◆ Exercise goal ◆
The required output is the exact run of lines from the line containing "before = set(bpy.data.objects)" to the line containing "return piece", inclusive, and nothing besides.

◆ Data lines ◆
>> Begin
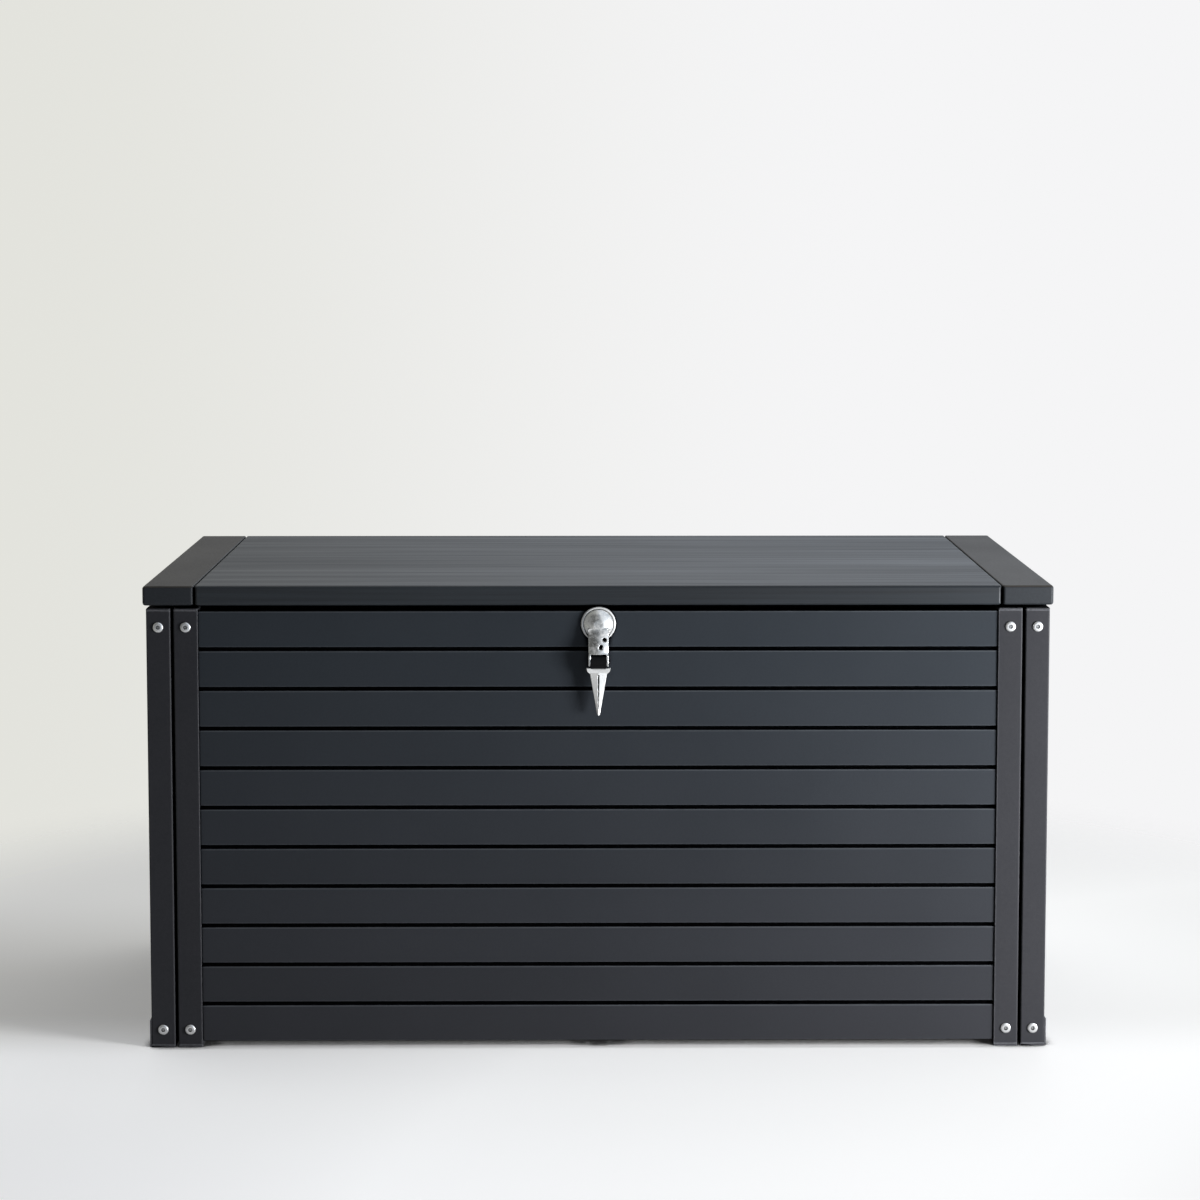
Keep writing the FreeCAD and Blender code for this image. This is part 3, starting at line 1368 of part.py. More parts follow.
def make_strut_tube(label, side):
    body = new_body(label)
    radius = size("strut_tube_radius")
    start = size("strut_tube_start")
    far = "(sizes.strut_tube_start + sizes.strut_tube_length)"
    stem = size("strut_rod_radius")
    bore = "(sizes.strut_tube_radius - sizes.strut_tube_wall)"
    gland = "(sizes.strut_rod_radius + sizes.strut_gland_play)"
    sketch = new_sketch(body, "XZ_Plane")
    outline(sketch, [("0", size("strut_stem_start")), (stem, size("strut_stem_start")),
                     (stem, "(%s - sizes.strut_tube_taper)" % start), (radius, start),
                     (radius, "(%s - sizes.strut_tube_bevel)" % far),
                     ("(%s - sizes.strut_tube_bevel)" % radius, far), (gland, far),
                     (gland, "(%s - sizes.strut_tube_end)" % far),
                     (bore, "(%s - sizes.strut_tube_end)" % far),
                     (bore, "(%s + sizes.strut_tube_end)" % start),
                     ("0", "(%s + sizes.strut_tube_end)" % start)])
    revolve(body, sketch)
    add_strut_eye(body, "0", 1, size("strut_stem_start"))
    hole = new_sketch(body, "YZ_Plane")
    circle(hole, "0", "0", "((sizes.strut_pin + sizes.strut_pin_play) / 2)")
    pocket(body, hole, "(2 * sizes.strut_eye_thickness)", both=True)
    set_place(body, "%d * %s" % (side, strut_plane), wall_middle, strut_wall_height,
              strut_tilt, (1, 0, 0))
    keep(body, label)


def make_strut_rod(label, side):
    body = new_body(label)
    rod = size("strut_rod_radius")
    piston = "(sizes.strut_tube_radius - sizes.strut_tube_wall - sizes.strut_piston_play)"
    start = size("strut_piston_start")
    shoulder = "(%s + sizes.strut_piston_length)" % start
    sketch = new_sketch(body, "XZ_Plane")
    end = "(%s - sizes.strut_rod_flat)" % strut_span
    outline(sketch, [("0", start), (piston, start), (piston, shoulder), (rod, shoulder), (rod, end),
                     ("0", end)])
    revolve(body, sketch)
    add_strut_eye(body, strut_span, -1, size("strut_rod_flat"))
    head = new_sketch(body, "YZ_Plane", "%d * sizes.strut_eye_thickness / 2" % side)
    circle(head, "0", strut_span, size("strut_head_radius"))
    pad(body, head, size("strut_head_rise"), back=side < 0)
    set_place(body, "%d * %s" % (side, strut_plane), wall_middle, strut_wall_height,
              strut_tilt, (1, 0, 0))
    keep(body, label)


def make_wall_bracket(name, side):
    """A plate on the side batten with a stud that the strut's lower eye turns on."""
    body = new_body(name)
    face = "(%s - sizes.post_size)" % half_width
    wide = "(sizes.strut_plate_width / 2)"
    tall = "(sizes.strut_plate_height / 2)"
    plate = new_sketch(body, "YZ_Plane", "%d * %s" % (side, face))
    rectangle(plate, "(0 - %s)" % wide, "(0 - %s)" % tall, wide, tall)
    for row in sides:
        circle(plate, "0", "%d * sizes.strut_plate_screw_pitch / 2" % row, small_screw_hole)
    pad(body, plate, size("strut_plate_thickness"), back=side > 0)

    def mouth(edge):
        inner_face = "%s - sizes.strut_plate_thickness" % face
        return round_edge(edge, small_screw_hole) and near(side * edge.Curve.Center.x, inner_face)

    soften(body, mouth, size("small_screw_cone"), "Chamfer")
    stud = new_sketch(body, "YZ_Plane", "%d * (%s - sizes.strut_plate_thickness)" % (side, face))
    circle(stud, "0", "0", size("strut_stud_radius"))
    pad(body, stud, "(%s - sizes.strut_plate_thickness - %s)" % (face, strut_eye_outer), back=side > 0)
    journal = new_sketch(body, "YZ_Plane", "%d * %s" % (side, strut_eye_outer))
    circle(journal, "0", "0", "(sizes.strut_pin / 2)")
    pad(body, journal, "(%s - %s)" % (strut_eye_outer, strut_eye_inner), back=side > 0)
    head = new_sketch(body, "YZ_Plane", "%d * %s" % (side, strut_eye_inner))
    circle(head, "0", "0", size("strut_head_radius"))
    pad(body, head, size("strut_head_rise"), back=side > 0)
    set_place(body, "0", wall_middle, strut_wall_height)
    return body


def make_lid_bracket(name, side):
    """An angle under the lid. The rod's pin stops short of its ear, which takes no pin."""
    body = new_body(name)
    half_ear = "(sizes.strut_ear_width / 2)"
    drop = "(%s - %s)" % (lid_bottom, strut_lid_height)
    ear = new_sketch(body, "YZ_Plane", "%d * %s" % (side, strut_eye_inner))
    corner = size("strut_ear_radius")
    outline(ear, [("(0 - %s)" % half_ear, drop), ("(0 - %s)" % corner, "0"), (corner, "0"),
                  (half_ear, drop)], arcs={1: (None, -1)})
    pad(body, ear, size("strut_ear_thickness"), back=side > 0)
    flange = new_sketch(body, "XY_Plane", "(%s - sizes.strut_flange_thickness)" % drop)
    outer = "%d * %s" % (side, strut_eye_inner)
    inner = "%d * (%s - sizes.strut_ear_thickness - sizes.strut_flange_width)" % (side, strut_eye_inner)
    rectangle(flange, inner, "(0 - %s)" % half_ear, outer, half_ear)
    for row in sides:
        circle(flange, "%d * %s" % (side, lid_bracket_screw_x),
               "%d * sizes.strut_flange_screw_pitch / 2" % row, small_screw_hole)
    pad(body, flange, size("strut_flange_thickness"))
    countersink(body, "%s - sizes.strut_flange_thickness" % drop)
    rivet = new_sketch(body, "YZ_Plane", "%d * (%s - sizes.strut_ear_thickness)" % (side, strut_eye_inner))
    circle(rivet, "0", "0", size("strut_head_radius"))
    pad(body, rivet, size("strut_head_rise"), back=side > 0)
    set_place(body, "0", strut_lid_place, strut_lid_height)
    return body


def make_struts():
    for name, side in (("left", -1), ("right", 1)):
        make_strut_tube("strut_tube_" + name, side)
        make_strut_rod("strut_rod_" + name, side)
    group("strut_wall_brackets", [make_wall_bracket("wall_bracket_left", -1),
                                  make_wall_bracket("wall_bracket_right", 1)])
    group("strut_lid_brackets", [make_lid_bracket("lid_bracket_left", -1),
                                 make_lid_bracket("lid_bracket_right", 1)])


def make_small_screws():
    source = small_screw()
    upward = []
    for places in lid_screw_places().values():
        for x, y, z in places:
            upward.append({"x": x, "y": y, "z": z, "turn": "180", "axis": (1, 0, 0)})
    copies("lid_screws", source, upward)
    body_places = []
    for middle in hinge_middles:
        for across, along in leaf_screw_rows:
            body_places.append({"x": middle + " + " + across, "y": hinge_line + " + " + along,
                                "z": "%s - sizes.hinge_leaf_play" % hinge_height})
    plate_face = "(%s - sizes.post_size - sizes.strut_plate_thickness)" % half_width
    for side in sides:
        for row in sides:
            body_places.append({
                "x": "%d * %s" % (side, plate_face), "y": wall_middle,
                "z": "%s + %d * sizes.strut_plate_screw_pitch / 2" % (strut_wall_height, row),
                "turn": str(-90 * side), "axis": (0, 1, 0)})
    copies("body_screws", source, body_places)


def check_model():
    """Stop if any object failed, any shape is missing or bad, or a cut removed nothing."""
    for item in doc.Objects:
        for state in item.State:
            if state in ("Invalid", "Error"):
                raise RuntimeError("%s is %s" % (item.Label, state))
        if item.TypeId in ("PartDesign::Pocket", "PartDesign::Groove"):
            before = item.BaseFeature.Shape.Volume
            if item.Shape.Volume > before - fit_limit:
                raise RuntimeError("%s cuts nothing" % item.Label)
    for item in nodes:
        if item.Shape.isNull() or not item.Shape.isValid():
            raise RuntimeError("%s has no valid shape" % item.Label)


def write_parts():
    os.makedirs("parts", exist_ok=True)
    for item in nodes:
        item.Shape.exportStep("parts/%s.step" % item.Label)


make_posts()
make_caps()
make_slats()
make_rails()
make_battens()
make_floor()
make_cover_strips()
make_corner_brackets()
make_buffers()
make_frame_screws()
make_lid_panel()
make_lid_end("lid_end_left", -1)
make_lid_end("lid_end_right", 1)
make_lid_bars()
make_hinges()
make_rosette()
make_latch_handle()
make_latch_small_parts()
make_latch_lever()
make_keeper()
make_struts()
make_small_screws()
doc.recompute()
check_model()
write_parts()
print("%d pieces written" % len(nodes))
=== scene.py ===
import bpy
import bmesh
import json
import math
from mathutils import Matrix, Vector


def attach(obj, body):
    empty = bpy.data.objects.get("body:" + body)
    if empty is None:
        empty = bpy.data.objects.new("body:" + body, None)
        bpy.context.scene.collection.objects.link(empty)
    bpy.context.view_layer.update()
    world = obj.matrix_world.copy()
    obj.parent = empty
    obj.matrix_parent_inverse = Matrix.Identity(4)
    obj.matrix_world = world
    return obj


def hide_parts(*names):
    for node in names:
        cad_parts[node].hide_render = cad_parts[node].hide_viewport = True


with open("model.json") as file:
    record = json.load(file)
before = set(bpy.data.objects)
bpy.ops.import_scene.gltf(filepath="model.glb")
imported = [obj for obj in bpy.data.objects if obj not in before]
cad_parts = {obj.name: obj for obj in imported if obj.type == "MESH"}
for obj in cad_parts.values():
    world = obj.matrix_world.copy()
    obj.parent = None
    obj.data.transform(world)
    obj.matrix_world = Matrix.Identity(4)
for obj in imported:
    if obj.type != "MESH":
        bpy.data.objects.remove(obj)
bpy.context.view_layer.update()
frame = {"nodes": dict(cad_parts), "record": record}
scene = bpy.context.scene
scene.view_settings.view_transform = "Standard"
nodes = frame["nodes"]
packedMerge = 0.00001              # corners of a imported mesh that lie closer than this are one
print("frame loaded:", len(nodes), "nodes")


# small tools for meshes

def newObject(name, data):
    made = bpy.data.objects.new(name, data)
    scene.collection.objects.link(made)
    return made


def newPiece(name, points, faces):
    mesh = bpy.data.meshes.new(name)
    mesh.from_pydata([tuple(point) for point in points], [], faces)
    return newObject(name, mesh)


def faceOutwards(piece, mergeDistance=0.000001):
    work = bmesh.new()
    work.from_mesh(piece.data)
    bmesh.ops.remove_doubles(work, verts=work.verts, dist=mergeDistance)
    bmesh.ops.recalc_face_normals(work, faces=work.faces)
    work.to_mesh(piece.data)
    work.free()


def copyNode(node, ending):
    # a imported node's own shape, with its loose triangles merged
    piece = newObject(node + ending, nodes[node].data.copy())
    faceOutwards(piece, packedMerge)
    return piece


def bakeModifiers(piece):
    # the finished shape becomes a plain mesh, with no modifier left on it
    graph = bpy.context.evaluated_depsgraph_get()
    made = bpy.data.meshes.new_from_object(piece.evaluated_get(graph))
    piece.modifiers.clear()
    piece.data = made


def smoothShading(piece, sharpAngle=35):
    piece.data.shade_smooth()
    piece.data.set_sharp_from_angle(angle=math.radians(sharpAngle))
    level = piece.modifiers.new("levelNormals", "WEIGHTED_NORMAL")
    level.keep_sharp = True
    bakeModifiers(piece)


def roundEdges(piece, radius, steps, sharpAngle):
    # each edge is rounded by its own share of the radius, its bevel weight
    bevel = piece.modifiers.new("roundEdges", "BEVEL")
    bevel.width = radius
    bevel.segments = steps
    bevel.limit_method = "WEIGHT"
    bakeModifiers(piece)
    smoothShading(piece, sharpAngle)


def roundOutline(corners, steps=4):
    # corners are (x, y, radius), in order round the outline
    outline = []
    for index, (x, y, radius) in enumerate(corners):
        here = Vector((x, y))
        back = (Vector(corners[index - 1][:2]) - here).normalized()
        ahead = (Vector(corners[(index + 1) % len(corners)][:2]) - here).normalized()
        if radius <= 0:
            outline.append((x, y))
            continue
        halfAngle = back.angle(ahead) / 2
        centre = here + (back + ahead).normalized() * radius / math.sin(halfAngle)
        start = here + back * radius / math.tan(halfAngle) - centre
        turn = start.angle_signed(here + ahead * radius / math.tan(halfAngle) - centre)
        for step in range(steps + 1):
            spot = centre + Matrix.Rotation(-turn * step / steps, 2) @ start
            outline.append((spot.x, spot.y))
    return outline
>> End
◆ Exercise response ◆
before = set(bpy.data.objects)
bpy.ops.import_scene.gltf(filepath="model.glb")
imported = [obj for obj in bpy.data.objects if obj not in before]
cad_parts = {obj.name: obj for obj in imported if obj.type == "MESH"}
for obj in cad_parts.values():
    world = obj.matrix_world.copy()
    obj.parent = None
    obj.data.transform(world)
    obj.matrix_world = Matrix.Identity(4)
for obj in imported:
    if obj.type != "MESH":
        bpy.data.objects.remove(obj)
bpy.context.view_layer.update()
frame = {"nodes": dict(cad_parts), "record": record}
scene = bpy.context.scene
scene.view_settings.view_transform = "Standard"
nodes = frame["nodes"]
packedMerge = 0.00001              # corners of a imported mesh that lie closer than this are one
print("frame loaded:", len(nodes), "nodes")


# small tools for meshes

def newObject(name, data):
    made = bpy.data.objects.new(name, data)
    scene.collection.objects.link(made)
    return made


def newPiece(name, points, faces):
    mesh = bpy.data.meshes.new(name)
    mesh.from_pydata([tuple(point) for point in points], [], faces)
    return newObject(name, mesh)


def faceOutwards(piece, mergeDistance=0.000001):
    work = bmesh.new()
    work.from_mesh(piece.data)
    bmesh.ops.remove_doubles(work, verts=work.verts, dist=mergeDistance)
    bmesh.ops.recalc_face_normals(work, faces=work.faces)
    work.to_mesh(piece.data)
    work.free()


def copyNode(node, ending):
    # a imported node's own shape, with its loose triangles merged
    piece = newObject(node + ending, nodes[node].data.copy())
    faceOutwards(piece, packedMerge)
    return piece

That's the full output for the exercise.